Сказать, что нервничаю, ничего не сказать. Меня потряхивает от мандража. Я до конца не уверен в необходимости своего присутствия на операции. И вроде решил идти с Аней до конца, но все равно грызут изнутри сомнения в своей необходимости.
Идея идти на партнерские роды, точнее на плановую полостную операцию, не сразу пришлась по вкусу. Слушая сомнения Ани, тревоги, страхи, понял, что она будет бояться до последнего, ей нужен рядом человек, которому она верит и доверяет.
— Как настроение? — негромко меня спрашивает вошедшая акушерка.
— У меня? — растерянно смотрю на женщину, она понимающе улыбается, кивает. — Нормальное.
— Татьяна Петровна подойдет через полчаса, будем готовиться
к операции.Оставляет меня, я подхожу к койке, на которой лежит Аня. Подойдя ближе, замечаю, что она не спит. Сонно улыбается, протягивает мне руку. С готовностью хватаю ладонь, присаживаюсь на стул.
— Скоро подойдёт твой врач.
— Я слышала.
— Как ты? — в голубых глазах появляется сомнение в важности ответа на этот простой вопрос, поджимает губы. Иногда ее «тараканы» доставляют лишние хлопоты, но давно к ним привык. Я жду несколько секунду, Аня вздыхает, смущенно признается:
— Я боюсь, увидев этот кошмар, ты меня разлюбишь, — стискивает сильно мою руку, я тихо смеюсь, подаюсь в ее сторону, целую в лоб.
— Глупышка. Я тебя люблю, меня ничего не испугает, — тут я немного лукавлю, но жене не стоит об этом знать.
Мы стараемся не тратить силы на пустые разговоры. Ожидание часа Х очень напрягает и натягивает и без того натянутые нервы. Приход Татьяны Петровны подсказывает нам двоим, что до встречи с нашим сыном остается немного времени. Я отхожу от койки, встаю возле стены, чтобы никому не мешать. Проводят какие-то замеры, подключают аппарат определения сердечного ритма у ребенка. Все хорошо, все по плану и панике нет места. Спокойный голос врача вселяет уверенность мне, а моя уверенность передается Ане. Она успокаивается, слушая наставления Татьяны Петровны. Врач еще раз уточняет у меня по поводу присутствия в операционной, я подтверждаю свое согласие быть рядом.
В операционной мне просят встать возле головы Ани, не мешая при этом анестезиологу. Сердце от волнения готово выпрыгнуть из груди. Сначала меня накрывает паника от бесполезности, потом я беру себя в руки. Если я врачам помочь не могу, то Аню поддержать — это в моих силах. Она не спускает с меня тревожных глаз. Смотрю то на нее, то на врачей, слушаю, что они говорят. Шутят между собой, смешат Аню, я скованно улыбаюсь, не понимая, как можно в такой момент смеяться.

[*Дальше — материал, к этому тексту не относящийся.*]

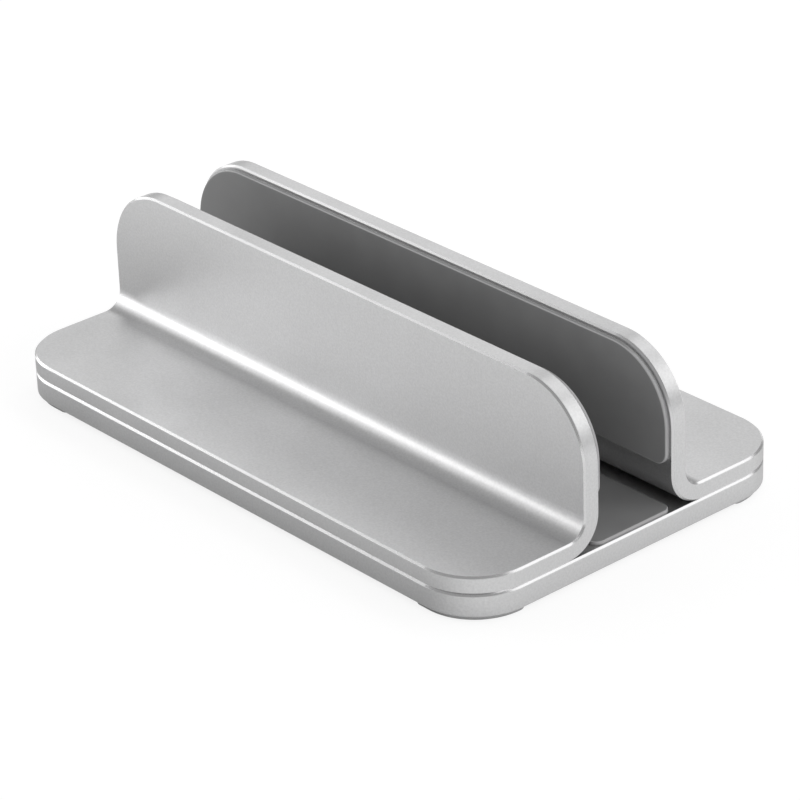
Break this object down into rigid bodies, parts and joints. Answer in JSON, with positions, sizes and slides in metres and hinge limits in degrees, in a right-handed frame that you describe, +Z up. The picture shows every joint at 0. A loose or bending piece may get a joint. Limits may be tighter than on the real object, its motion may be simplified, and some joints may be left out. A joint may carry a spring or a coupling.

Периодически смотрю на время, кажется, что стрелки на часах застыли в одном положении. По моим ощущениям мы в операционной находимся целую вечность, а по факту нет и часа.
Чувствую, как по вискам течет пот от напряжения. Анестезиолог с усмешкой протягивает мне сложенный надвое бинт. Татьяна Петровна тоже в мою сторону бросает насмешливый взгляд. Их забавляет мое состояние, а я не могу ни вздохнуть, ни выдохнуть.
— Мальчик, — громко объявляют, поднимая на руках вверх ребенка. Я теряю связь с реальность. Смотрю на маленькие сжатые кулачки, на подогнутые ножки. И пропадаю.
Первый крик сына отдается у меня мощнейшим ударом тока в груди, как при реанимации во время остановки сердца. Я забываю обо всех находящихся вокруг, настолько потрясен произошедшем: мой сын с нами. Малыша показывают Ане, она плачет, улыбается и прикусывает губу. Не может перестать плакать, слезы текут и текут по щекам.
— Подойди к столику, — тихо подсказывает анестезиолог, что мне делать. Как умудряюсь на ватных ногах дойти до столика, куда кладут сына, не знаю, не понимаю. Он кривится, громко возмущается, сучит ножками и взмахивает ручками. Акушерка не обращается никакого внимания на недовольство моего сына, обтирает его пеленкой, измеряет рост, потом взвешивает, обрабатывает пупок.
— Почему он так громко кричит? С ним все в порядке? Никита! — слышу обеспокоенный голос Ани, смотрю в ее сторону. Ее паника физически ощутима не только мне, но и всем присуствующим людям в операционной.